I quilted this one by quilting on either size of the zig zag seam and I really like how it came out.  I think the quilting looks even better on the back of the quilt.
It's backed using an Art Gallery print that I had in my stash.  It's from the Botanica line. 

My brother-in-law is expecting a baby in November, and if it ends up being a girl, I was thinking of giving this quilt to the new baby since it's a perfect baby sized quilt.  I forget the actual dimensions, but it took just a one yard cut of fabric for the backing.

Friday, May 4, 2012

Log Cabin Pin Cushion

When I was making the log cabins for my Modern She Made Swap pillow, I made one log cabin in red and navy, but didn't think it fit with the rest of the colors.  I left it out of the finished project, but wanted to still use it somehow.  I decided that it should become a pincushion to go with the pillow.

I like to fill my pincushions with a mixture of cotton stuffing and walnut shells.  The walnut shells tend to give the pincushion some heft while the stuffing adds a nice fluff to the pincushion.

Here they are together.  You can see how the red and navy just didn't go with the other blocks, but how by itself, it looks cute.  

Wednesday, May 2, 2012

WIP Wednesday: More Machine Quilting

Last weekend I got my tumbler quilt basted and last night I begun to machine quilt it.
I'm echo quilting on either side of the zig zag portion of the tumbler blocks.  This one is also the perfect size for a baby quilt, so I want to keep the quilting fairly light.  I can't wait to have yet another quilt finished soon! 

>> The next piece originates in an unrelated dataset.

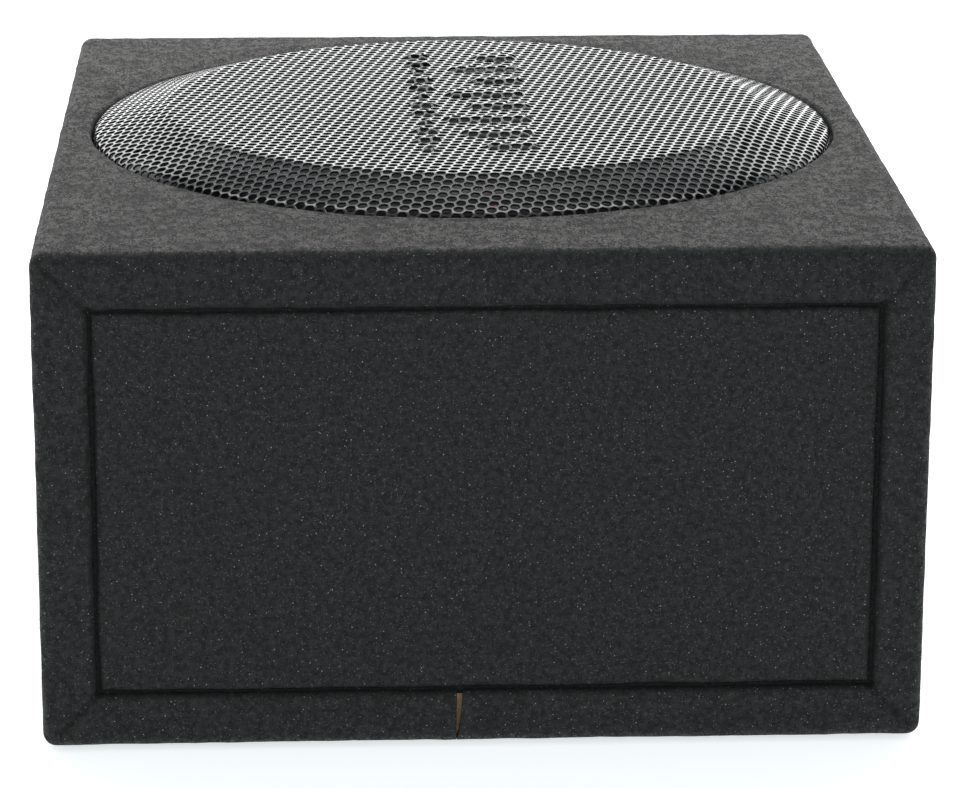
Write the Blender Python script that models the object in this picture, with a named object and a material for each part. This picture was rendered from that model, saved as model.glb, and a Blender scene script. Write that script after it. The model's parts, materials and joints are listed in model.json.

I hope I can continue this pace of finishing up so many quilts this year.  Unfortunately, I don't have many other small quilts that are ready to be quilted, so the pace might slow down a bit soon.

WIP Wednesday at Freshly Pieced

Tuesday, May 1, 2012

Twister Quilt Finished!

This weekend I finished putting the binding on my twister quilt.

I love the way it came out.  I used two It's a Hoot charm packs for the twister portion.  I then used coordinating fabric for the binding and backing.  The white around the outside of the quilt is a Kona white.

I quilted this little quilt on either side of the horizontal and vertical seams.  I was trying to think of some way to play off the twisting pinwheels, and realized that with this type of quilting, the quilting would go through the long point of every pinwheel.

 I love this mini quilt.  I think it would be a perfect baby quilt.  I know so many people having babies this year, so who knows, it could wind up being for one of them.

I can see myself making more of these twister quilts in the future.  They come together so quickly and look great.